# Exercise:
Reproduce the lines from the one bearing "broken by c" through the one bearing "before = set(bpy.data.objects)", inclusive. Copy them exactly; include no other line.
____
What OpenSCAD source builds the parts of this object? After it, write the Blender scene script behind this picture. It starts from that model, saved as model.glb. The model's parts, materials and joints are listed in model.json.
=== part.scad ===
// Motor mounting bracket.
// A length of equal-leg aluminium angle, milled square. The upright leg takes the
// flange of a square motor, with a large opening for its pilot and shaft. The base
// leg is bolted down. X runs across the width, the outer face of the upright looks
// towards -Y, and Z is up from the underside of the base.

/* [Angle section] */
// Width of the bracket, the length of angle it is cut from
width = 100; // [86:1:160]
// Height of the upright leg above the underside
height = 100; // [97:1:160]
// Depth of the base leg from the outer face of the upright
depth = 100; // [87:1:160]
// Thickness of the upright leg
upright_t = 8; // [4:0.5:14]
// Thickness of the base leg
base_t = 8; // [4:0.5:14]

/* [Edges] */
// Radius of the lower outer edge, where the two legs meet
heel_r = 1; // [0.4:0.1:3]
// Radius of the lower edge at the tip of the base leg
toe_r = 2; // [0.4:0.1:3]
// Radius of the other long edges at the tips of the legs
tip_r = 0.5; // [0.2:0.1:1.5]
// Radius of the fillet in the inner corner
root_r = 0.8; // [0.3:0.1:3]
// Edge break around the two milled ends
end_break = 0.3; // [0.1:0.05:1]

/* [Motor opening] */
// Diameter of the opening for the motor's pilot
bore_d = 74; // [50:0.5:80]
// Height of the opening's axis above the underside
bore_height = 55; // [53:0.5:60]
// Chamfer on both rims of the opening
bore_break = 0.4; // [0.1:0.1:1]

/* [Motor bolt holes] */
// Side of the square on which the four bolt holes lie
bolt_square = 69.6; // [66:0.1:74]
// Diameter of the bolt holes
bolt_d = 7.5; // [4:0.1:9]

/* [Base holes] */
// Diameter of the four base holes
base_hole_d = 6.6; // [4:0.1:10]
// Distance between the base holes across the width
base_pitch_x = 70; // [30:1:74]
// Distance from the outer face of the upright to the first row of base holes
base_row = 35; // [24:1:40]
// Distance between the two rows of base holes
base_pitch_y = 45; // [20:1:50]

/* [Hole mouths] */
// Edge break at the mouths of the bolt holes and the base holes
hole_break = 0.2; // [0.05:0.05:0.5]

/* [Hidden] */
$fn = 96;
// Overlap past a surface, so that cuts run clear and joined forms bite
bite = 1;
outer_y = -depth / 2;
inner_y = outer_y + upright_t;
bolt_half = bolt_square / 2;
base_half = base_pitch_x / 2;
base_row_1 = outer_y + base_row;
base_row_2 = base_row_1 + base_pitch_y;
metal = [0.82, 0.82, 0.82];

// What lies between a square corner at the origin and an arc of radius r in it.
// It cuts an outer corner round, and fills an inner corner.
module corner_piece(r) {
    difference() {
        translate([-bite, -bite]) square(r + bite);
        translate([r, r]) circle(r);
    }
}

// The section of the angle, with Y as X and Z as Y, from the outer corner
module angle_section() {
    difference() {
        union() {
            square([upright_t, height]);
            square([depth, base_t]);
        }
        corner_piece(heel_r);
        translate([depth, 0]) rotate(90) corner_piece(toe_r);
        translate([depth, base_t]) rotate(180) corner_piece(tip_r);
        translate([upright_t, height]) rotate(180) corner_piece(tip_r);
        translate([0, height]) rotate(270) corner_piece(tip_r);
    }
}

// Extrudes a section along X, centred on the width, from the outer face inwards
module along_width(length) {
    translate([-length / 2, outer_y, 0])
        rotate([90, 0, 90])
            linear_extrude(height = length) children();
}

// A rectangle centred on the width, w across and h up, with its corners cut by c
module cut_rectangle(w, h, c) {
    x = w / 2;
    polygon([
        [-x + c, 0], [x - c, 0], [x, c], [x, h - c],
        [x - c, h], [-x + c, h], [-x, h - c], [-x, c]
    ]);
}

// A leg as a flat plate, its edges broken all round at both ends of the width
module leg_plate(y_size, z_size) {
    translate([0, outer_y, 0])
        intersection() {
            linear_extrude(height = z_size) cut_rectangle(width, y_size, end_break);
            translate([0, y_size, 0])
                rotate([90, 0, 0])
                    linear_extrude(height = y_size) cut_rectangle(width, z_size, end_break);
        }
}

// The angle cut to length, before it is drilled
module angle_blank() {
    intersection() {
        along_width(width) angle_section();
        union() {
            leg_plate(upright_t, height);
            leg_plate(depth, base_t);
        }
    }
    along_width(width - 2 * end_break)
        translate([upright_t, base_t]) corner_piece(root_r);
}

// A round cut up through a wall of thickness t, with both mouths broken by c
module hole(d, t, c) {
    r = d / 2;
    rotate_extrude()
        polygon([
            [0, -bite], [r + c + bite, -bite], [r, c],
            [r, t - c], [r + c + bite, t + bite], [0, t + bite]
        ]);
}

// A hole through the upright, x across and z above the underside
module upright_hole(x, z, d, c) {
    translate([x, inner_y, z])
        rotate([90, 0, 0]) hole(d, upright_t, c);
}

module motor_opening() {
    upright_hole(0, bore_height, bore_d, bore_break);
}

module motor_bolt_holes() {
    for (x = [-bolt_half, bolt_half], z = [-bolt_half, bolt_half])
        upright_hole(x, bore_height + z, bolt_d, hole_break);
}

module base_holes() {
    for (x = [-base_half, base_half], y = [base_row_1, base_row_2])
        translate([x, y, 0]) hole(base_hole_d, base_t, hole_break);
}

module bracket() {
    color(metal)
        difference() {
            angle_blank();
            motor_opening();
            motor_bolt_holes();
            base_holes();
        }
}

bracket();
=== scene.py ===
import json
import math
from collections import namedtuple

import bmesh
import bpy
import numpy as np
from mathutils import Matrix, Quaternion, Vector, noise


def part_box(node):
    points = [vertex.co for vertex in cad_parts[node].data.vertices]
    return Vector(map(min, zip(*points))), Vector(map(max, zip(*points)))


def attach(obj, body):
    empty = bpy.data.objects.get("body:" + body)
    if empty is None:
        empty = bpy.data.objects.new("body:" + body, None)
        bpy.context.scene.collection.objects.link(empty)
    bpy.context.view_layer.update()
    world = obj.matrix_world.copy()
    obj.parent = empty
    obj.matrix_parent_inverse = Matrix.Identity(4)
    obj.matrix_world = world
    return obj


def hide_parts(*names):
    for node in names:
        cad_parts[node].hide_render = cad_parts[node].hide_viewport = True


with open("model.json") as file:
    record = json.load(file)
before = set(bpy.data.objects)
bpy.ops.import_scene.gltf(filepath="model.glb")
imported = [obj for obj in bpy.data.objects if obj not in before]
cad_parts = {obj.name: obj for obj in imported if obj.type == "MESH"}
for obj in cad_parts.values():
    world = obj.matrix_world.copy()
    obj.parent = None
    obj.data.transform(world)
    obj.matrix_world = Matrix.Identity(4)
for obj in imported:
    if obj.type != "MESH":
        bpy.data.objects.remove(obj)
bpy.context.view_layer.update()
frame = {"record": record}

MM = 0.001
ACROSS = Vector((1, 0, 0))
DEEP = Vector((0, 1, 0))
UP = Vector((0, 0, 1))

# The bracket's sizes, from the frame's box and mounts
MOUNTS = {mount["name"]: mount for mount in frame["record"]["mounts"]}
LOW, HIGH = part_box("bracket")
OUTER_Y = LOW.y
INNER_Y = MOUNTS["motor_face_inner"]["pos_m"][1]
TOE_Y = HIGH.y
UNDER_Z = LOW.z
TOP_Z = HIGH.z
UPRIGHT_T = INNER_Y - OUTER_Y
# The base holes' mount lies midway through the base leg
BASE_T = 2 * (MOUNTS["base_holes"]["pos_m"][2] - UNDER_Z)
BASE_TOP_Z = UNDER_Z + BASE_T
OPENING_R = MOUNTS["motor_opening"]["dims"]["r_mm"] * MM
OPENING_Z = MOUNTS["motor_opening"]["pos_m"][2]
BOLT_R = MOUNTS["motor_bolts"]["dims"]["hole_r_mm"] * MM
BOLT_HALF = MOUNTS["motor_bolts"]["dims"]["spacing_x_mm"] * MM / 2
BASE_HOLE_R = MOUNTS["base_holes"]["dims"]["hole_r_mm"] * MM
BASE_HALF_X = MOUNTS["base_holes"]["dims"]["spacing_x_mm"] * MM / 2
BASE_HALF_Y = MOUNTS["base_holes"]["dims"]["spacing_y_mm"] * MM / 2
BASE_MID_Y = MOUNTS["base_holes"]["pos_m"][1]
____
# Expected answer:
// A round cut up through a wall of thickness t, with both mouths broken by c
module hole(d, t, c) {
    r = d / 2;
    rotate_extrude()
        polygon([
            [0, -bite], [r + c + bite, -bite], [r, c],
            [r, t - c], [r + c + bite, t + bite], [0, t + bite]
        ]);
}

// A hole through the upright, x across and z above the underside
module upright_hole(x, z, d, c) {
    translate([x, inner_y, z])
        rotate([90, 0, 0]) hole(d, upright_t, c);
}

module motor_opening() {
    upright_hole(0, bore_height, bore_d, bore_break);
}

module motor_bolt_holes() {
    for (x = [-bolt_half, bolt_half], z = [-bolt_half, bolt_half])
        upright_hole(x, bore_height + z, bolt_d, hole_break);
}

module base_holes() {
    for (x = [-base_half, base_half], y = [base_row_1, base_row_2])
        translate([x, y, 0]) hole(base_hole_d, base_t, hole_break);
}

module bracket() {
    color(metal)
        difference() {
            angle_blank();
            motor_opening();
            motor_bolt_holes();
            base_holes();
        }
}

bracket();
=== scene.py ===
import json
import math
from collections import namedtuple

import bmesh
import bpy
import numpy as np
from mathutils import Matrix, Quaternion, Vector, noise


def part_box(node):
    points = [vertex.co for vertex in cad_parts[node].data.vertices]
    return Vector(map(min, zip(*points))), Vector(map(max, zip(*points)))


def attach(obj, body):
    empty = bpy.data.objects.get("body:" + body)
    if empty is None:
        empty = bpy.data.objects.new("body:" + body, None)
        bpy.context.scene.collection.objects.link(empty)
    bpy.context.view_layer.update()
    world = obj.matrix_world.copy()
    obj.parent = empty
    obj.matrix_parent_inverse = Matrix.Identity(4)
    obj.matrix_world = world
    return obj


def hide_parts(*names):
    for node in names:
        cad_parts[node].hide_render = cad_parts[node].hide_viewport = True


with open("model.json") as file:
    record = json.load(file)
before = set(bpy.data.objects)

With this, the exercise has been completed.